Die Bunte Nummer wird zum größten Teil von Ehrenamtlichen wie Manuel getragen. Sie werden von den Hauptamtlichen ausgebildet, speziell geschult und auf die Beratungstätigkeit vorbereitet. Sie kommen aus den verschiedensten Berufen, sind schwul, lesbisch oder heterosexuell. Die Hauptamtlichen halten sich im Hintergrund und stehen stützend zur Seite.

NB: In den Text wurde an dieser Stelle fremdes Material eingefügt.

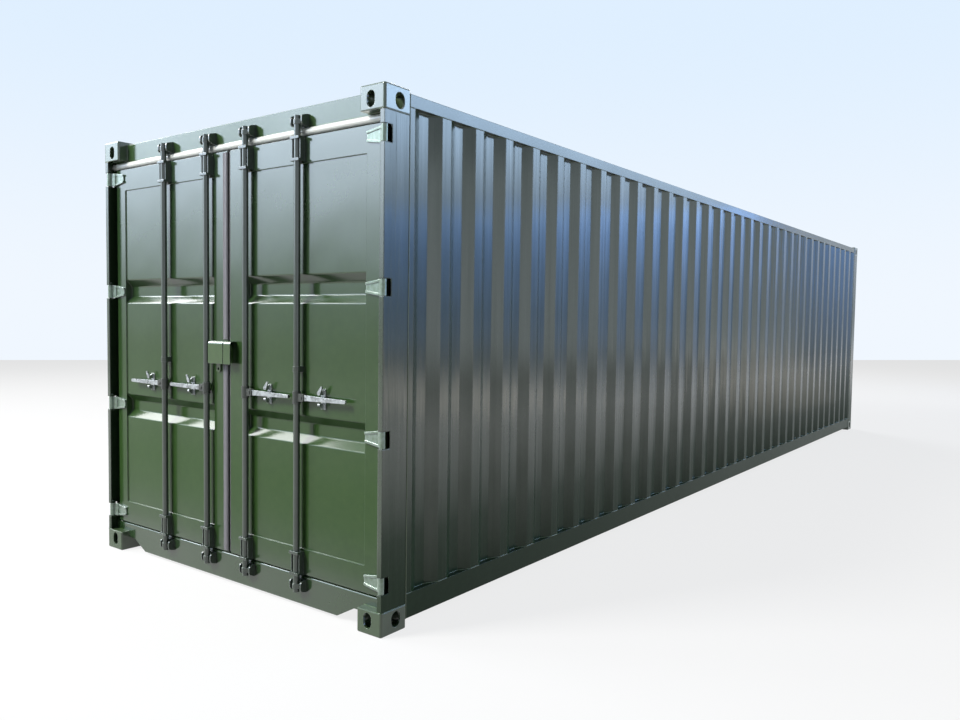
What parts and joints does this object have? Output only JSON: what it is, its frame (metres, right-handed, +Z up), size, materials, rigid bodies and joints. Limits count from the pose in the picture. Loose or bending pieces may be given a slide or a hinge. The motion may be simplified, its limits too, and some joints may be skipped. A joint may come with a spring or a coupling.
{
  "type": "shipping container",
  "caption": "Corrugated steel shipping container with hollow corner castings, a plywood floor and two hinged end doors held shut by turning locking bars with handles.",
  "frame": {"origin": "centre of the base, at the level of the undersides of the bottom corner castings", "axes": "+X to the right when the doors are faced from outside, +Y from the doors to the blind end, +Z up"},
  "size_m": [2.438, 9.754, 2.591],
  "materials": {
    "green_paint": "glossy dark green paint",
    "casting_paint": "glossy green paint on cast steel",
    "bar_paint": "glossy dark green paint on bars and forged cams",
    "underside_paint": "matt dark underseal",
    "hinge_steel": "glossy green paint, pale at the edges",
    "galvanised_steel": "bright galvanised",
    "floor_plywood": "varnished plywood",
    "seal_rubber": "matt black rubber"
  },
  "bodies": {
    "container": {"door_post_right": "green_paint", "door_post_left": "green_paint", "end_post_right": "green_paint", "end_post_left": "green_paint", "top_rail_right": "green_paint", "top_rail_left": "green_paint", "bottom_rail_right": "green_paint", "bottom_rail_left": "green_paint", "side_wall_right": "green_paint", "side_wall_left": "green_paint", "castings_door_bottom": "casting_paint", "castings_door_top": "casting_paint", "castings_end_bottom": "casting_paint", "castings_end_top": "casting_paint", "door_header": "green_paint", "door_sill": "green_paint", "end_top_rail": "green_paint", "end_bottom_rail": "green_paint", "end_wall": "green_paint", "roof_panel": "green_paint", "floor_deck": "floor_plywood", "cross_members": "underside_paint", "cam_keepers": "bar_paint"},
    "left_door": {"left_door_frame": "green_paint", "left_door_panel": "green_paint", "left_door_gasket": "seal_rubber", "left_door_hinges": "hinge_steel", "left_door_bar_guides": "bar_paint", "left_door_handle_catches": "galvanised_steel", "left_lock_box": "green_paint"},
    "left_inner_lock": {"left_inner_bar": "bar_paint", "left_inner_handle": "galvanised_steel"},
    "left_outer_lock": {"left_outer_bar": "bar_paint", "left_outer_handle": "galvanised_steel"},
    "right_door": {"right_door_frame": "green_paint", "right_door_panel": "green_paint", "right_door_gasket": "seal_rubber", "right_door_hinges": "hinge_steel", "right_door_bar_guides": "bar_paint", "right_door_handle_catches": "galvanised_steel", "right_lock_box": "green_paint"},
    "right_inner_lock": {"right_inner_bar": "bar_paint", "right_inner_handle": "galvanised_steel"},
    "right_outer_lock": {"right_outer_bar": "bar_paint", "right_outer_handle": "galvanised_steel"}
  },
  "joints": [
    {"name": "left_door_swing", "type": "hinge", "parent": "container", "child": "left_door", "pos_m": [-1.199, -4.857, 1.3], "axis": [0, 0, -1], "range_deg": [0, 260]},
    {"name": "left_inner_lock_turn", "type": "hinge", "parent": "left_door", "child": "left_inner_lock", "pos_m": [-0.176, -4.855, 1.3], "axis": [0, 0, -1], "range_deg": [-100, 0]},
    {"name": "left_outer_lock_turn", "type": "hinge", "parent": "left_door", "child": "left_outer_lock", "pos_m": [-0.595, -4.855, 1.3], "axis": [0, 0, -1], "range_deg": [-100, 0]},
    {"name": "right_door_swing", "type": "hinge", "parent": "container", "child": "right_door", "pos_m": [1.199, -4.857, 1.3], "axis": [0, 0, 1], "range_deg": [0, 260]},
    {"name": "right_inner_lock_turn", "type": "hinge", "parent": "right_door", "child": "right_inner_lock", "pos_m": [0.176, -4.855, 1.3], "axis": [0, 0, 1], "range_deg": [-100, 0]},
    {"name": "right_outer_lock_turn", "type": "hinge", "parent": "right_door", "child": "right_outer_lock", "pos_m": [0.595, -4.855, 1.3], "axis": [0, 0, 1], "range_deg": [-100, 0]}
  ]
}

Manuel, ausgebildeter Musiker und Pädagoge, ist seit sechs Jahren ehrenamtlich bei der AIDS-Hilfe tätig und Berater bei der Bunten Nummer. „Ein geschützter Rahmen, in dem man mit jemandem vollkommen vorurteilsfrei und wertneutral sprechen kann, ist unglaublich wichtig“, weiß der 26-Jährige: „Als die Idee für die Bunte Nummer aufkam, war ich von Anfang an dabei. Ziel ist es noch bekannter zu werden, sodass die Menschen diese Option im Hinterkopf haben – so wie die Nummer gegen Kummer zum Beispiel.“
Auch wenn sich die gesamtgesellschaftliche Situation scheinbar verändert hat – persönliche Probleme bleiben. Die Bunte Nummer schafft einen Raum, Menschen an einem bestimmten Punkt in ihrem Leben abzuholen, mit ihm persönliche Lösungen zu entwickeln und positive Wege gemeinsam zu gehen und zu gestalten.